» **Problem to work on**:
Take the data below and write out exactly the lines from the one with "Write part 2" through the one with "return both_sides([corner]) +"; omit every other line.

———

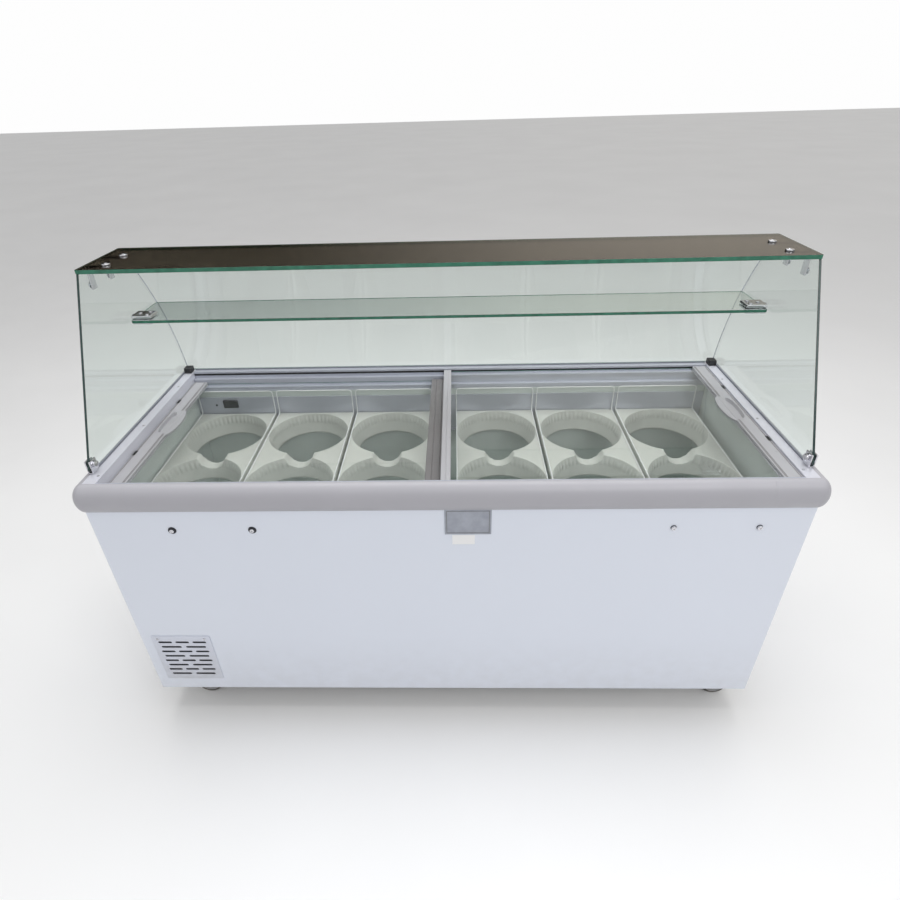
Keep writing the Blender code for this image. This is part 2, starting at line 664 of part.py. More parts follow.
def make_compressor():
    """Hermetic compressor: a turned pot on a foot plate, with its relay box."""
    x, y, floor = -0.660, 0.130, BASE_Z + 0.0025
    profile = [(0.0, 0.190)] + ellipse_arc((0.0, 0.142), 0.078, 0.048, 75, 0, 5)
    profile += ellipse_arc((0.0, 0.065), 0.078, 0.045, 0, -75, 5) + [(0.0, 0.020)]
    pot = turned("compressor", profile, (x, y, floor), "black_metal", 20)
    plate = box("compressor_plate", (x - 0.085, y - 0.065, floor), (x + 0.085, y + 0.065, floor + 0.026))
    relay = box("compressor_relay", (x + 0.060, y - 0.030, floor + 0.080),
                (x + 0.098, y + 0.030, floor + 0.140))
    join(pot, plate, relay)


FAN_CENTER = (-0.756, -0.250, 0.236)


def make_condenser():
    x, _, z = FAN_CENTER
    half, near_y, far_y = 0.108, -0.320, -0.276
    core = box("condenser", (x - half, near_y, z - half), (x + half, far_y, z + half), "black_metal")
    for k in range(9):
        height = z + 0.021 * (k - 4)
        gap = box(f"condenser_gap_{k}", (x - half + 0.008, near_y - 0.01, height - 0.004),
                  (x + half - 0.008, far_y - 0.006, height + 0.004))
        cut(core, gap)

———

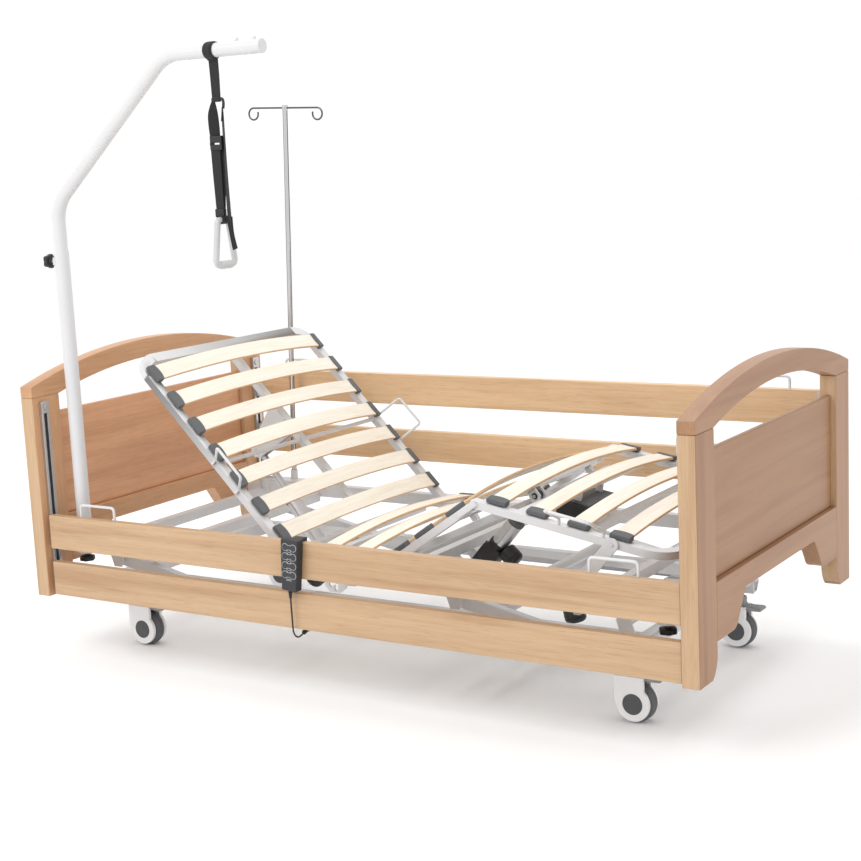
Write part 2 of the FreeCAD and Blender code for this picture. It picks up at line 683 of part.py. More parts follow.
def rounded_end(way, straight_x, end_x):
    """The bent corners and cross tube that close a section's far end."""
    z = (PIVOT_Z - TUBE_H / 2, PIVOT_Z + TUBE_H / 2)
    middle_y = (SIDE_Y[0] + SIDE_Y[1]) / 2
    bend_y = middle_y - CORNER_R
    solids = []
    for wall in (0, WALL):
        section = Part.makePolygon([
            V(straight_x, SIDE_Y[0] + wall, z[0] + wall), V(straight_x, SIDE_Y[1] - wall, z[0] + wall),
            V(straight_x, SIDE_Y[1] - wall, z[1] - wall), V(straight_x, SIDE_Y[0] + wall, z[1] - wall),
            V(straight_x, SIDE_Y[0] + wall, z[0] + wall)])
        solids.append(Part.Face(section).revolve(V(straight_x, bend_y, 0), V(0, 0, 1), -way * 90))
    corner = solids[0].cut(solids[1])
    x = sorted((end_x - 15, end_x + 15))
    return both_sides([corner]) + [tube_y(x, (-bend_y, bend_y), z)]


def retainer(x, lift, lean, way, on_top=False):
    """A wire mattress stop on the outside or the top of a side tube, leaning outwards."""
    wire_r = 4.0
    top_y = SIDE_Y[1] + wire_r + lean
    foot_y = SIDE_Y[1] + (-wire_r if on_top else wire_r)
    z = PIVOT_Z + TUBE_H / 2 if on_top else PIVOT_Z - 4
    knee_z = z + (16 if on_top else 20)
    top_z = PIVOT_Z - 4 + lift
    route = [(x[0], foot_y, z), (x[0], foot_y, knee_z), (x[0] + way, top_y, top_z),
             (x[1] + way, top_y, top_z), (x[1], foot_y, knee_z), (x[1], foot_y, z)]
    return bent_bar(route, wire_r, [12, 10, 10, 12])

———

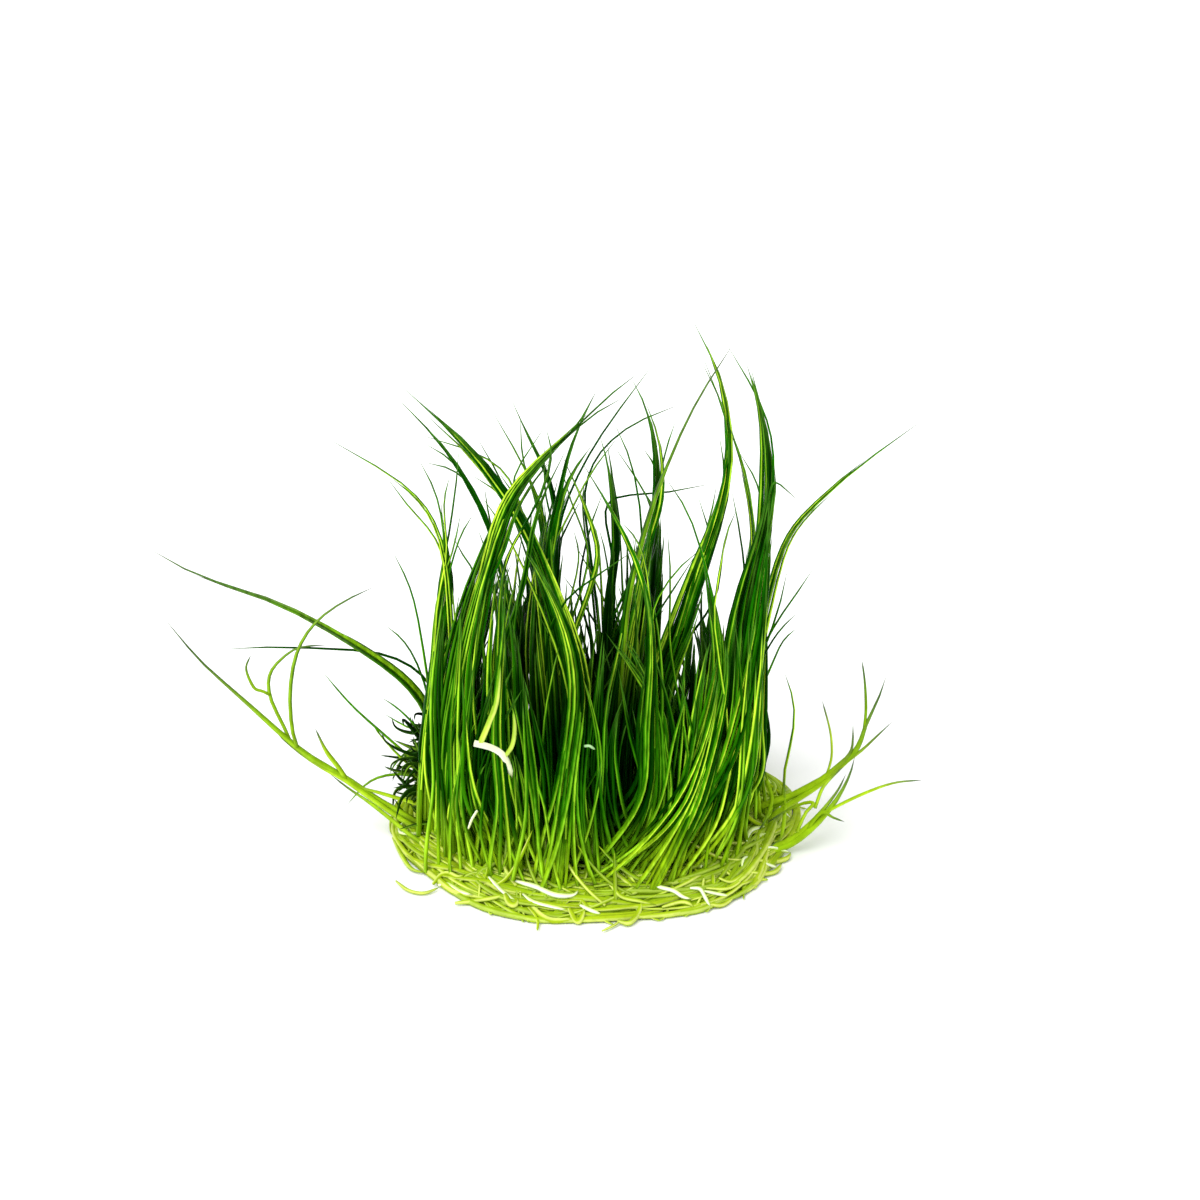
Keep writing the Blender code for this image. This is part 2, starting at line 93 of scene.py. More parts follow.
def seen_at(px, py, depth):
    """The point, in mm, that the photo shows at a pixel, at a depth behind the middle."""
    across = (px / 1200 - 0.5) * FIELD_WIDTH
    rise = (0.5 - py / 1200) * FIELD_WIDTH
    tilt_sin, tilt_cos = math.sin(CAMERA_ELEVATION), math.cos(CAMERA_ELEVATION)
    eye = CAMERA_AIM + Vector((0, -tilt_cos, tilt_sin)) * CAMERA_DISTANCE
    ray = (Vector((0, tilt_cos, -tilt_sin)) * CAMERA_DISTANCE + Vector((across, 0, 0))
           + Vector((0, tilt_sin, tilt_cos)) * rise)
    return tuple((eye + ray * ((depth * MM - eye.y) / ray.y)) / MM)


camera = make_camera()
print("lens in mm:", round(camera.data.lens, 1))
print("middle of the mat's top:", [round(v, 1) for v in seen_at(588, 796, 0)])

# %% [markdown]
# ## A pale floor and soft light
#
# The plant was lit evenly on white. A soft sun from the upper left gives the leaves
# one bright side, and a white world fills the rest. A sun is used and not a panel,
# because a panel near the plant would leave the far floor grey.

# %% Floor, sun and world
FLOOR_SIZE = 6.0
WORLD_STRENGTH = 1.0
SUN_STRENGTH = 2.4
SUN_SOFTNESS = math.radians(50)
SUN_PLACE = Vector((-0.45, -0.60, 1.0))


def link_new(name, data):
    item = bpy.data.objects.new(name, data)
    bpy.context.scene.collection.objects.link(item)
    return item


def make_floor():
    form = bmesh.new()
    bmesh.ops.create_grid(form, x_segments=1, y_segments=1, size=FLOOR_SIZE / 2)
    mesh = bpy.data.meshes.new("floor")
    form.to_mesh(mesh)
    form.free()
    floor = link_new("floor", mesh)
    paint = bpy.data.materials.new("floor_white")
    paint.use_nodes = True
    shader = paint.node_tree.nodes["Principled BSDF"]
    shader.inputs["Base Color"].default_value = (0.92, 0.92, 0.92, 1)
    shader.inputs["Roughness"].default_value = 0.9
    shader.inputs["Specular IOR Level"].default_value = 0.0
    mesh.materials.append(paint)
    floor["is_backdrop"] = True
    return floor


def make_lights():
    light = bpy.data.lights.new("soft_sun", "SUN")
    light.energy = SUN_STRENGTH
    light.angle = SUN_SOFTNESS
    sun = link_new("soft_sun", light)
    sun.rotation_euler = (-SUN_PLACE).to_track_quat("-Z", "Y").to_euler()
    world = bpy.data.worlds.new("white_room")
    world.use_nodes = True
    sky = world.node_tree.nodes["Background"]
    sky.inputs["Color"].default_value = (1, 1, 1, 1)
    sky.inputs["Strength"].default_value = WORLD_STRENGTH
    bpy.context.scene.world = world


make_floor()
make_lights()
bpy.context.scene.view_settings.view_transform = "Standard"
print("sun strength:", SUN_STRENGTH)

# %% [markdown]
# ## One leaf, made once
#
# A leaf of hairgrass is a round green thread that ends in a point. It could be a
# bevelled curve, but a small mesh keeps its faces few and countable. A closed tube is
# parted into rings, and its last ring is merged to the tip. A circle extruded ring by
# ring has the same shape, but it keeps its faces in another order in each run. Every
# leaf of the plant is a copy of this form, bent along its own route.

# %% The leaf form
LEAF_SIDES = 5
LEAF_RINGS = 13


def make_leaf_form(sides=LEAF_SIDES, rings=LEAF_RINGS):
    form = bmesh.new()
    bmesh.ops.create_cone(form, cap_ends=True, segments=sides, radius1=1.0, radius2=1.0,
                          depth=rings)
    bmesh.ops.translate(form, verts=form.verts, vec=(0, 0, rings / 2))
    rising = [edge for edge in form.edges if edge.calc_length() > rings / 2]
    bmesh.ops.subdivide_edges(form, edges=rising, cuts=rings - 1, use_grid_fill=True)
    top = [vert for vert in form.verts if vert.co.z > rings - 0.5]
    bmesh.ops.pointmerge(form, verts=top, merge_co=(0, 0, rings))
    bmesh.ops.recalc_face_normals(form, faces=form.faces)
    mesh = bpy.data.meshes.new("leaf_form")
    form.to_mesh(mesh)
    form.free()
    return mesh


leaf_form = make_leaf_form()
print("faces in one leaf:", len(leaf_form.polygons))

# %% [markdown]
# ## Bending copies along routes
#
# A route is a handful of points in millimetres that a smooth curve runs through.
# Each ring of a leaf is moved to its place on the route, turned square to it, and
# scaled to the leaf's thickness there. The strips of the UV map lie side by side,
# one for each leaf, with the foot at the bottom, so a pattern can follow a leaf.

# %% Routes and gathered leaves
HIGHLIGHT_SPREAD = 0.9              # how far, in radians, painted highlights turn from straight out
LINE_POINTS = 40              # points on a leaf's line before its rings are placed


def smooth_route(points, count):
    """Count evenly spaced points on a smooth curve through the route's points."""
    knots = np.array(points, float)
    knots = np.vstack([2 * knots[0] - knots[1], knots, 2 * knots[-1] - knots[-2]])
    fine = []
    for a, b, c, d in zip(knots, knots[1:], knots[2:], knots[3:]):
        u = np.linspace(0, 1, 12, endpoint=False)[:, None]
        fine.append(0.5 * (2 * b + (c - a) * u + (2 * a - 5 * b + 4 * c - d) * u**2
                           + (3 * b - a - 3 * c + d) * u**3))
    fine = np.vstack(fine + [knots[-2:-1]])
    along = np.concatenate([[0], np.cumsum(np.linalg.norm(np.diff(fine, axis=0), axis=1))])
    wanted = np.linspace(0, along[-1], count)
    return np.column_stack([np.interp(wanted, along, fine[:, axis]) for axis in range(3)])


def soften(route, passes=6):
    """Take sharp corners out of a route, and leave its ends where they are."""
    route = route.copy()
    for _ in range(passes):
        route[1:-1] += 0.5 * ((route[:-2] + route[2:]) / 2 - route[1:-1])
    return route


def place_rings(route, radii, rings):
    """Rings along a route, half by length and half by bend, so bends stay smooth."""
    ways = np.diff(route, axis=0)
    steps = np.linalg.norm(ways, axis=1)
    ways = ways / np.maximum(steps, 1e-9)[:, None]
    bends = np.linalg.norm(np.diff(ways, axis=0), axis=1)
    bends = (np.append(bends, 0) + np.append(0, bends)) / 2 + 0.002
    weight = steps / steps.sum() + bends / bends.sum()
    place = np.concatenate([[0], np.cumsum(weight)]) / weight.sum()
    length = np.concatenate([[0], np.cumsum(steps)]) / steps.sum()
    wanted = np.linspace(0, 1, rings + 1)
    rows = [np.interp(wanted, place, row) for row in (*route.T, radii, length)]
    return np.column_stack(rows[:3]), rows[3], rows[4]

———

» **Expected output**:
Write part 2 of the FreeCAD and Blender code for this picture. It picks up at line 683 of part.py. More parts follow.
def rounded_end(way, straight_x, end_x):
    """The bent corners and cross tube that close a section's far end."""
    z = (PIVOT_Z - TUBE_H / 2, PIVOT_Z + TUBE_H / 2)
    middle_y = (SIDE_Y[0] + SIDE_Y[1]) / 2
    bend_y = middle_y - CORNER_R
    solids = []
    for wall in (0, WALL):
        section = Part.makePolygon([
            V(straight_x, SIDE_Y[0] + wall, z[0] + wall), V(straight_x, SIDE_Y[1] - wall, z[0] + wall),
            V(straight_x, SIDE_Y[1] - wall, z[1] - wall), V(straight_x, SIDE_Y[0] + wall, z[1] - wall),
            V(straight_x, SIDE_Y[0] + wall, z[0] + wall)])
        solids.append(Part.Face(section).revolve(V(straight_x, bend_y, 0), V(0, 0, 1), -way * 90))
    corner = solids[0].cut(solids[1])
    x = sorted((end_x - 15, end_x + 15))
    return both_sides([corner]) + [tube_y(x, (-bend_y, bend_y), z)]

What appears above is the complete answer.